On the nature and origin of dicationic, charge-separated species formed in liquid water on X-ray irradiation

To understand the yield and patterns of damage in aqueous condensed matter, including biological systems, it is essential to identify the initial products subsequent to the interaction of high-energy radiation with liquid water. Until now, the observation of several fast reactions induced by energetic particles in water was not possible on their characteristic timescales. Therefore, some of the reaction intermediates involved, particularly those that require nuclear motion, were not considered when describing radiation chemistry.
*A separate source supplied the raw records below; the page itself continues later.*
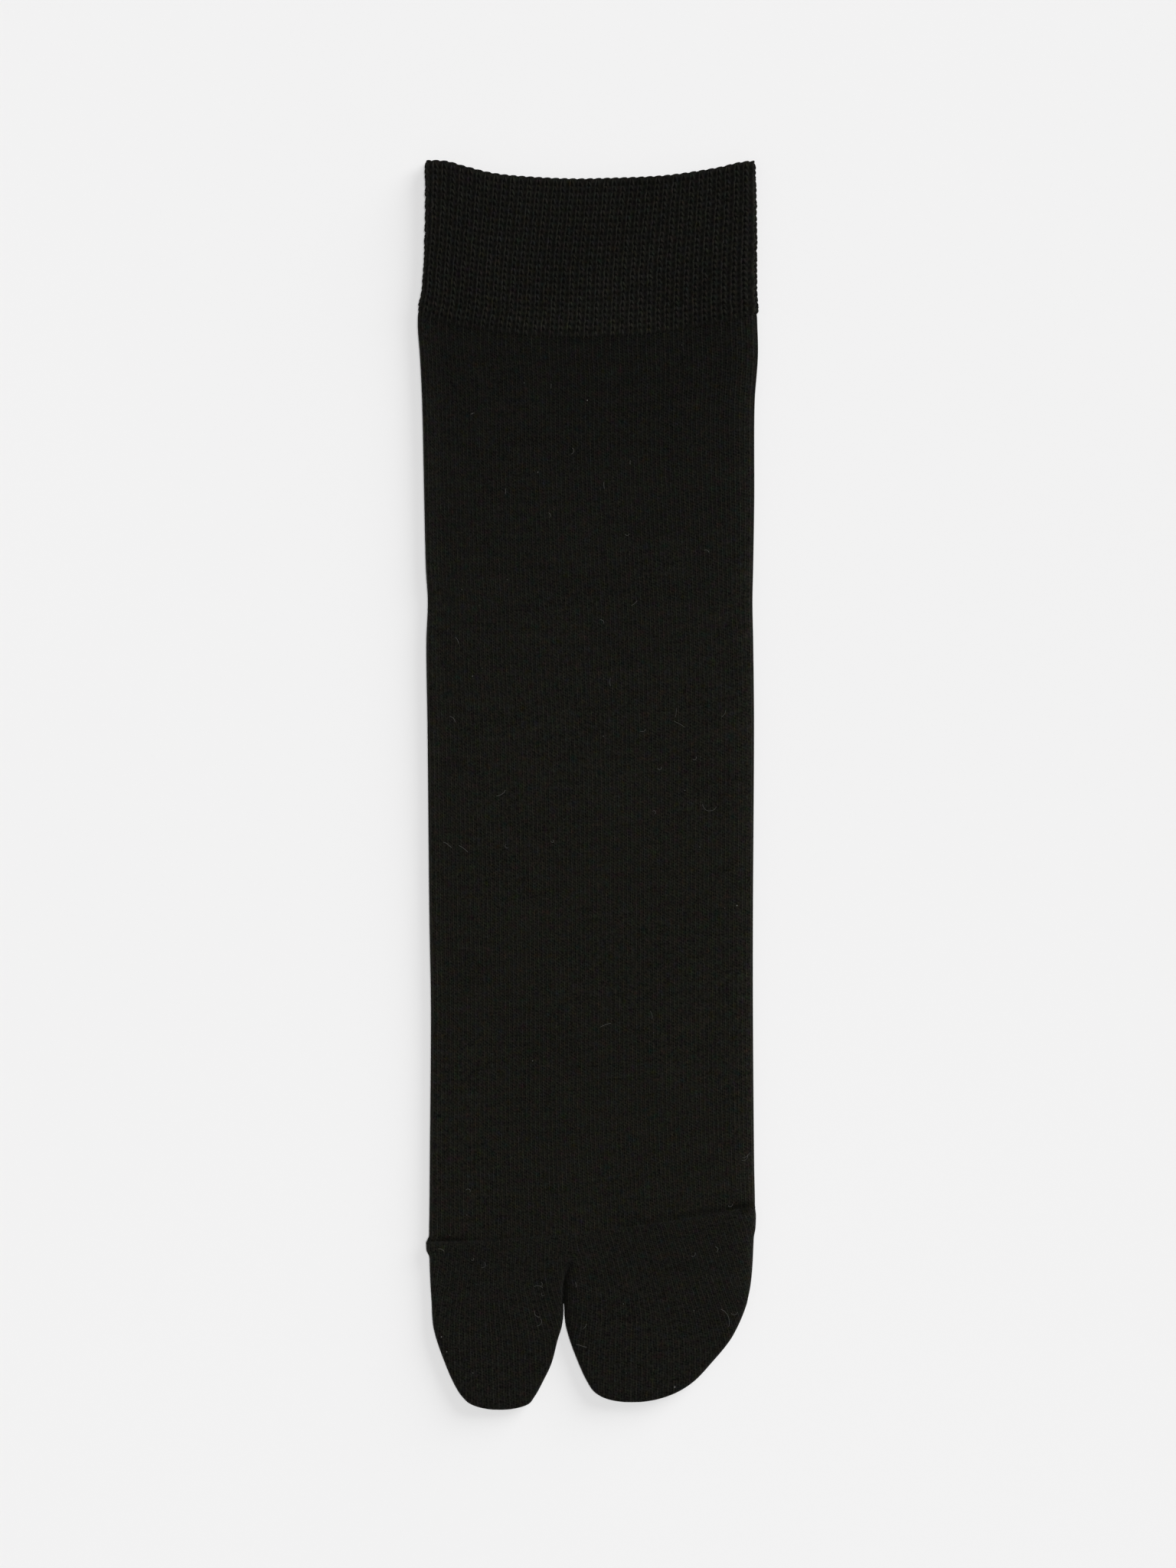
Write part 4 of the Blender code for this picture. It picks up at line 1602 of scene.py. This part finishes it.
def baked_mesh(piece):
    """The piece's mesh with its modifiers applied. The piece itself is removed."""
    graph = bpy.context.evaluated_depsgraph_get()
    mesh = bmesh.new()
    mesh.from_object(piece, graph)
    bpy.data.objects.remove(piece, do_unlink=True)
    return mesh


print(f"a rib is {RIB_WIDTH:.2f} mm wide and a course {COURSE_HEIGHT:.2f} mm high")

# %% [markdown]
# ## Wrap the fabric round the cuff
# A point's place across the flat fabric says how far round the cuff it goes, and its place along the
# fabric says which course it is on. The fabric has the instep side's ribs and two more, which go
# round the side folds. No two stitches of a rib lie alike, so each cell of the fabric gets a small
# push of its own, mostly along the rib. The last course sinks down to where the leg begins.

# %% Knit the fabric flat, then wrap it round the cuff
FABRIC_RIBS = RIB_COUNT + 2
STITCH_LIFT = 0.36
FIRST_COURSE = 0.95
COURSE_CLOSER = 0.99
NEXT_RIB, NEXT_COURSE = 7.3, 3.1
UNEVEN = Vector((0.11, 0.30, 0.20))
CELL_SHIFTS = (Vector((9.3, -1.5, -8.0)), Vector((0.0, 0.0, 0.0)), Vector((6.3, 0.2, -2.7)))
LAST_SINKS = 0.5
SINKS_OVER = 1.3


def wrap_turn(turn):
    """A turn that has run off either end, brought back to the loop of 0 to 2."""
    return turn % 2.0


def cell_wobble(cell):
    """Three numbers between -1 and 1 that differ from cell to cell, and are the same in each run."""
    return Vector([noise.noise(cell + shift) for shift in CELL_SHIFTS])


stitch = flat_stitch(STITCH_LEGS, YARN_RADIUS)
add_array(stitch, FABRIC_RIBS, (RIB_WIDTH, 0.0, 0.0))
add_array(stitch, CUFF_COURSES, (0.0, -COURSE_HEIGHT, 0.0))
fabric = baked_mesh(stitch)
for vert in fabric.verts:
    rib = vert.co.x / RIB_WIDTH - 0.5
    course = FIRST_COURSE - vert.co.y / COURSE_HEIGHT * COURSE_CLOSER
    cell = Vector((math.floor(rib) * NEXT_RIB, math.floor(course) * NEXT_COURSE, 0.5))
    wobble = cell_wobble(cell) * UNEVEN
    turn = wrap_turn((rib + wobble.x) / RIB_COUNT)
    share = (course + wobble.y) / CUFF_COURSES
    sunk = LAST_SINKS * clamped((course - CUFF_COURSES + 1.0) / SINKS_OVER) ** 2
    vert.co = cuff_place(turn, share, 0.0, STITCH_LIFT - sunk + vert.co.z + wobble.z)
print(f"the fabric has {FABRIC_RIBS} ribs, {CUFF_COURSES} courses and {len(fabric.faces)} faces")

# %% [markdown]
# ## The yarn of the stitches
# Cotton yarn is a twist of short fibres. Its surface is dull and a little hairy, and each stitch
# takes the dye and the light a bit differently. So this material uses the recipe above, and a fine
# bump for the fibres. Only the ribs' yarn gets paler where the cuff is stretched.

# %% Make the yarn's material
YARN_DARKEST = 0.3
YARN_ROUGH = 0.86
EACH_ROUGHER = 0.1
YARN_FIBRE_DEPTH = 0.00009
YARN_BUMP = 0.9
RIB_TONE = 1.03
RIM_TONE = 0.95
SEAM_TONE = 0.76


def cotton_yarn(name, tone, stretch_brighter=0.0):
    """Yarn that stands clear of the cloth."""
    board = Board(name, COTTON)
    spot = board.spot()
    yarn = yarn_noise(board, spot, YARN_MIX)
    if stretch_brighter:
        tone = tone * (1.0 + stretched(spot) * stretch_brighter)
    strength = yarn.uneven.at_least(YARN_DARKEST) * tone
    board.drive("Base Color", dyed(board, spot, strength, CUFF_DYE))
    board.drive("Roughness", YARN_ROUGH + yarn.each * EACH_ROUGHER)
    board.drive("Normal", board.bump(yarn.fuzz, YARN_FIBRE_DEPTH, YARN_BUMP))
    return board.material


rib_yarn = cotton_yarn("rib_yarn", RIB_TONE, STRETCH_BRIGHTER)
cuff_stitches = finish_cloth(fabric, "cuff_stitches", rib_yarn)

# %% [markdown]
# ## The edge of the rim
# A cuff isn't hemmed. Its first course is the edge, and each rib ends there in a small, soft loop, on
# both layers. The loops are one leg of yarn laid nearly level, once for each rib, all the way round.

# %% Loops round the rim
RIM_LOOP = (YarnLeg(0.0, 84.0, 1.05, 0.0, 0.16),)
RIM_LOOP_THICKNESS = 0.32
RIM_LOOP_LIFT = 0.05
RIM_LOOP_DOWN = 0.26

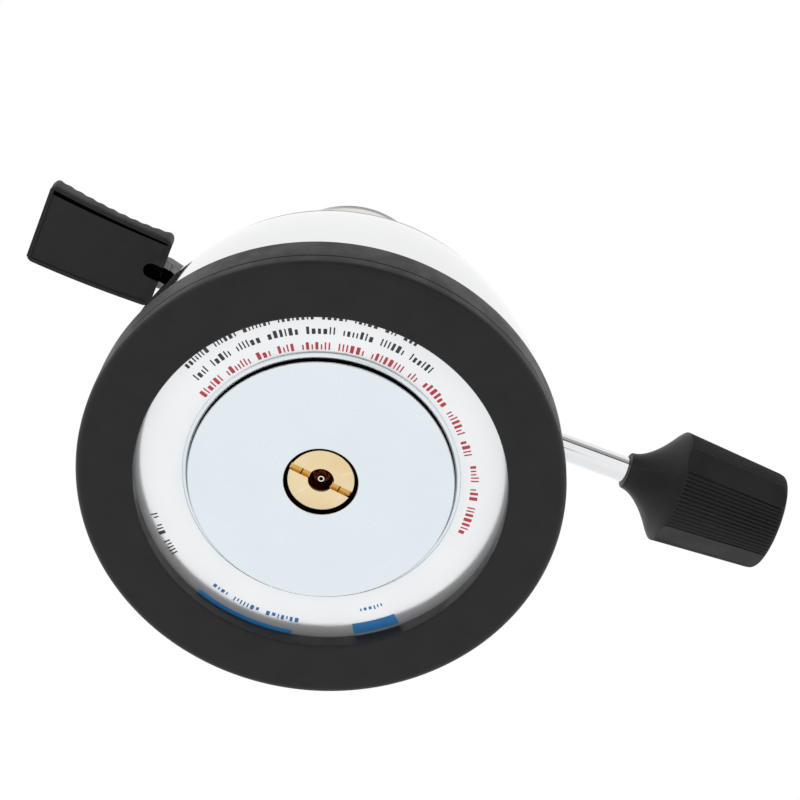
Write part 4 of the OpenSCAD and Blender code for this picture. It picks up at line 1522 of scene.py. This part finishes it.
    def wire(self) -> None:
        """The spark lead, its ceramic and the electrode."""
        self.dress(swept("spark_lead", flowing(self.lead, 5), 0.88, 18), SILICONE, "ignition_lead")
        corners = [(0.53, 69, 0.1), (1.75, 69, 0.3), (1.75, 73.2, 0.1), (1.62, 73.5, 0.1), (1.62, 76.5, 0.1),
                   (1.75, 76.8, 0.1), (1.75, 82.6, 0.2), (1.3, 84, 0.3), (0.53, 84, 0.1)]
        x, y, _ = self.lead[-1]
        self.dress(turned("electrode_ceramic", rounded(corners, 4), centre=(x, y, 0), segments=64), CERAMIC,
                   "electrode_insulator")
        path = [(x, y, 69.1), (x, y, 84.5)] + [(x, y - 1.2 + 1.2 * math.cos(a), 85.3 + 1.2 * math.sin(a)) for a in
                (math.radians(d) for d in range(0, 91, 15))]
        path += [(x, y - 2.5, 86.5), (x, y - 3.6, 86.5), (x, y - 3.95, 86.5)]
        sizes = [0.5] * (len(path) - 2) + [0.48, 0.3]
        self.dress(swept("electrode_tip", path, sizes, 24), ELECTRODE_WIRE, "electrode_pin")

    def build(self) -> None:
        """Makes the lever and the lead, and refinishes the inner pieces."""
        self.pad()
        self.arm()
        self.wire()
        self.refinish("lever_bracket", ZINC_STEEL)
        self.refinish("pivot_pin", ZINC_STEEL)
        self.refinish("piezo_case", CASE_PLASTIC)
        self.refinish("piezo_plunger", BUSH_NYLON)
        self.refinish("piezo_spring", SPRING_STEEL)


@dataclass
class Burner(Assembly):
    """Mixing tube, bowl, screen and wind ring."""

    block_top: float = 57.0
    bowl_r: float = 15.2
    rim_r: float = 16.9
    top_z: float = 90.0
    electrode: Point2 = (0.0, 9.5)
    slots: int = 12

    def tube(self) -> None:
        """The mixing tube with its four air holes."""
        corners = [(4.2, self.block_top, 0.1), (5.0, self.block_top, 0.15), (5.0, 75, 0.15), (4.2, 75, 0.1)]
        thing = turned("mixing_pipe", rounded(corners, 4), segments=96)
        holes = [moved(drill(1.3, 3, 9, 28), around(turn, 0, self.block_top + 4.6) @ lying("X"))
                 for turn in (45, 135, 225, 315)]
        self.dress(cut(thing, holes, 0.08), BURNER_STEEL, "mixing_tube")

    def bowl(self) -> None:
        """The pressed bowl that spreads the gas."""
        r = self.bowl_r
        corners = [(5.03, 69, 0.1), (5.9, 69, 0.15), (5.9, 71.5, 0.5), (14.6, 77.4, 0.8), (r, 78.6, 0.8), (r, 84, 0.15),
                   (r - 0.8, 84, 0.15), (r - 0.8, 79, 0.6), (14, 78.3, 0.5), (5.9, 72.6, 0.3), (5.03, 72.6, 0.1)]
        thing = turned("gas_bowl", rounded(corners, 5), segments=160)
        x, y = self.electrode
        hole = moved(drill(1.78, 66, 82, 36), Matrix.Translation((x, y, 0)))
        self.dress(cut(thing, [hole]), BURNER_STEEL, "burner_bowl")

    def screen(self) -> None:
        """The perforated screen under the flame."""
        corners = [(0, 82, 0), (14.3, 82, 0.2), (14.3, 83.0, 0.4), (12, 83.2, 0), (0, 83.2, 0)]
        thing = turned("flame_screen", rounded(corners, 4), segments=120)
        x, y = self.electrode
        holes = [moved(drill(1.85, 80, 86, 32), Matrix.Translation((x, y, 0)))]
        for ring in range(1, 5):
            for k in range(6 * ring):
                a = math.radians(60 * k / ring)
                px, py = 2.9 * ring * math.cos(a), 2.9 * ring * math.sin(a)
                if math.hypot(px - x, py - y) > 3:
                    holes.append(moved(drill(0.8, 80, 86, 18), Matrix.Translation((px, py, 0))))
        self.dress(cut(thing, holes, 0.05), SCREEN_STEEL, "burner_screen")

    def guard(self) -> None:
        """The flared and slotted wind ring with its rolled rim."""
        outer = flowing([(15.95, 83.5), (16.05, 85.2), (16.3, 87.3), (16.62, 89.2)], 4)
        inner = flowing([(15.95, 89.3), (15.6, 87.3), (15.35, 85.2), (15.23, 84.0)], 4)
        rim = arc((self.rim_r - 0.36, self.top_z - 0.36), 0.35, -10, 200, 10)
        outline = [(15.23, 79.1), (15.33, 79.0), (15.85, 79.0), (15.95, 79.1)] + outer + rim + inner
        thing = turned("slotted_wind_ring", outline, segments=192)
        gap = rounded([(-1.1, 84.6, 0.35), (1.1, 84.6, 0.35), (1.1, 87.0, 0.35), (-1.1, 87.0, 0.35)], 4)
        slots = [moved(bar_cutter(gap, 12, 20), around(360 * (k + 0.5) / self.slots)) for k in range(self.slots)]
        self.dress(cut(thing, slots, 0.08), WIND_STEEL, "wind_ring")

    def build(self) -> None:
        """Makes the burner head."""
        self.tube()
        self.bowl()
        self.screen()
        self.guard()


# ---------------------------------------------------------------------------
# Studio
# ---------------------------------------------------------------------------


@dataclass
class Studio:
    """Pale floor, soft lights and the camera below the burner."""

    floor_r: float = 1.4
    floor_tone: RGB = (0.86, 0.86, 0.87)
    distance: float = 0.5
    azimuth: float = -13.5
    elevation: float = -60.38
    roll: float = 8.04
    lens: float = 123.75
    aim: Point2 = (-0.029164, 0.031967)
    back_white: float = 1.0

    def floor(self) -> None:
        """A pale round floor that shows from above and fades out at its rim."""
        rim = arc((0, 0), self.floor_r / MM, 0, 360, 96)[:-1]
        mesh = bpy.data.meshes.new("pale_floor")
        mesh.from_pydata([(x * MM, y * MM, -0.00015) for x, y in rim], [], [tuple(range(len(rim)))])
        thing = bpy.data.objects.new("pale_floor", mesh)
        bpy.context.scene.collection.objects.link(thing)
        paint = bpy.data.materials.new("floor_paint")
        paint.use_nodes = True
        paint.node_tree.nodes.clear()
        graph = Graph(paint.node_tree)
        matt = graph.node("ShaderNodeBsdfDiffuse")
        matt.inputs["Color"].default_value = (*self.floor_tone, 1.0)
        clear = graph.node("ShaderNodeBsdfTransparent")
        back = graph.node("ShaderNodeNewGeometry").outputs["Backfacing"]
        seen = graph.node("ShaderNodeLightPath").outputs["Is Camera Ray"]
        length = graph.node("ShaderNodeVectorMath", operation="LENGTH")
        graph.put(length.inputs[0], graph.node("ShaderNodeTexCoord").outputs["Object"])
        near = graph.ramp(length.outputs["Value"], 0.16, 0.75, 1.0, 0.0)
        front = graph.math("MULTIPLY", seen, graph.math("SUBTRACT", 1.0, back))
        blend = graph.node("ShaderNodeMixShader")
        graph.put(blend.inputs[0], graph.math("MULTIPLY", front, near))
        graph.put(blend.inputs[1], clear.outputs[0])
        graph.put(blend.inputs[2], matt.outputs[0])
        output = graph.node("ShaderNodeOutputMaterial")
        graph.put(output.inputs["Surface"], blend.outputs[0])
        mesh.materials.append(paint)

    def sky(self) -> None:
        """White behind the burner; a soft studio all round it for its reflections."""
        world = bpy.data.worlds.new("studio")
        bpy.context.scene.world = world
        world.use_nodes = True
        world.node_tree.nodes.clear()
        graph = Graph(world.node_tree)
        split = graph.node("ShaderNodeSeparateXYZ")
        where = graph.node("ShaderNodeTexCoord").outputs["Generated"]
        graph.put(split.inputs[0], where)
        _, y, z = split.outputs

        def patch(centre: Point3, wide: float, narrow: float) -> bpy.types.NodeSocket:
            """1 within `narrow` degrees of a direction, fading to 0 at `wide` degrees."""
            dot = graph.node("ShaderNodeVectorMath", operation="DOT_PRODUCT")
            graph.put(dot.inputs[0], where)
            dot.inputs[1].default_value = Vector(centre).normalized()
            return graph.ramp(dot.outputs["Value"], math.cos(math.radians(wide)), math.cos(math.radians(narrow)))

        side = graph.ramp(y, -0.15, 0.45)
        lower = graph.mix(side, (1.0, 1.0, 1.0), (0.93, 0.95, 0.96))
        upper = graph.mix(side, (0.98, 0.98, 0.98), (1.0, 1.0, 1.0))
        studio = graph.mix(graph.ramp(z, -0.05, 0.15), lower, upper)
        shelf = graph.math("MULTIPLY", graph.ramp(z, 0.05, 0.09), graph.ramp(z, 0.5, 0.66, 1.0, 0.0))
        shelf = graph.math("MULTIPLY", shelf, graph.ramp(y, -0.55, -0.7))
        studio = graph.mix(shelf, studio, (0.42, 0.42, 0.43))
        studio = graph.mix(patch((0.115, -0.43, -0.895), 10, 7), studio, (0.14, 0.14, 0.145))
        line = graph.math("MULTIPLY", graph.ramp(z, -0.09, -0.05), graph.ramp(z, 0.09, 0.12, 1.0, 0.0))
        line = graph.math("MULTIPLY", line, graph.ramp(y, -0.8, -0.9))
        studio = graph.mix(line, studio, (0.02, 0.02, 0.02))
        seen = graph.node("ShaderNodeLightPath").outputs["Is Camera Ray"]
        colour = graph.mix(seen, studio, (self.back_white,) * 3)
        light = graph.node("ShaderNodeBackground")
        graph.put(light.inputs["Color"], colour)
        output = graph.node("ShaderNodeOutputWorld")
        graph.put(output.inputs["Surface"], light.outputs[0])

    def lamp(self, name: str, spot: Point3, size: tuple[float, float], power: float) -> None:
        """A soft rectangular light that faces the burner.

        Args:
            name: the light's name.
            spot: where it hangs, in metres.
            size: its width and height in metres.
            power: its power in watts.
        """
        data = bpy.data.lights.new(name, "AREA")
        data.shape, data.size, data.size_y, data.energy = "RECTANGLE", size[0], size[1], power
        thing = bpy.data.objects.new(name, data)
        thing.location = spot
        thing.rotation_mode = "QUATERNION"
        thing.rotation_quaternion = (Vector((0, 0, 0.04)) - Vector(spot)).to_track_quat("-Z", "Y")
        thing.visible_camera = False
        thing.visible_glossy = False
        bpy.context.scene.collection.objects.link(thing)

    def camera(self) -> None:
        """The camera, looking up at the base from below."""
        az, el, roll = (math.radians(v) for v in (self.azimuth, self.elevation, self.roll))
        back = Vector((math.sin(az) * math.cos(el), -math.cos(az) * math.cos(el), math.sin(el)))
        ahead = -back
        right = ahead.cross(Vector((0, 0, 1))).normalized()
        up = right.cross(ahead)
        rolled_right = math.cos(roll) * right + math.sin(roll) * up
        rolled_up = -math.sin(roll) * right + math.cos(roll) * up
        basis = Matrix((rolled_right, -rolled_up, ahead))
        ray = Vector((*self.aim, 1.0)).normalized()
        tilt = Vector((0, 0, 1)).rotation_difference(ray).to_matrix()
        rows = tilt @ basis
        data = bpy.data.cameras.new("camera")
        data.lens, data.sensor_width = self.lens, 36.0
        data.clip_start, data.clip_end = 0.01, 20.0
        thing = bpy.data.objects.new("camera", data)
        turn = Matrix((rows[0], -rows[1], -rows[2])).transposed()
        thing.matrix_world = Matrix.Translation(back * self.distance) @ turn.to_4x4()
        bpy.context.scene.collection.objects.link(thing)
        bpy.context.scene.camera = thing

    def build(self) -> None:
        """Sets the floor, lights and camera."""
        self.camera()
        self.floor()
        self.sky()
        self.lamp("front_softbox", (-0.25, -0.9, 0.55), (0.7, 0.5), 1.2)
        self.lamp("top_softbox", (0.1, -0.15, 0.9), (0.6, 0.6), 2.0)
        bpy.context.scene.view_settings.view_transform = "Standard"


def main() -> None:
    Studio().build()
    for assembly in (Base(), Shell(), FillingValve(), Housing(), FlameValve(), Igniter(), Burner()):
        assembly.build()


if __name__ == "__main__":
    main()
Here, through a combined experimental and theoretical study, we elucidate the ultrafast proton dynamics in the first few femtoseconds after X-ray core-level ionization of liquid water. We show through isotope analysis of the Auger spectra that proton-transfer dynamics occur on the same timescale as electron autoionization. Proton transfer leads to the formation of a Zundel-type intermediate [HO*···H···H2O]+, which further ionizes to form a so-far unnoticed type of dicationic charge-separated species with high internal energy. We call the process proton-transfer mediated charge separation. Previously unobserved types of reactive species formed on the core ionization of liquid water have been identified using a combination of liquid microjet photoemission spectroscopy and ab initio calculations. The charge-separated di-cationic species are formed within a few femtoseconds, through proton-transfer-mediated processes followed by autoionization.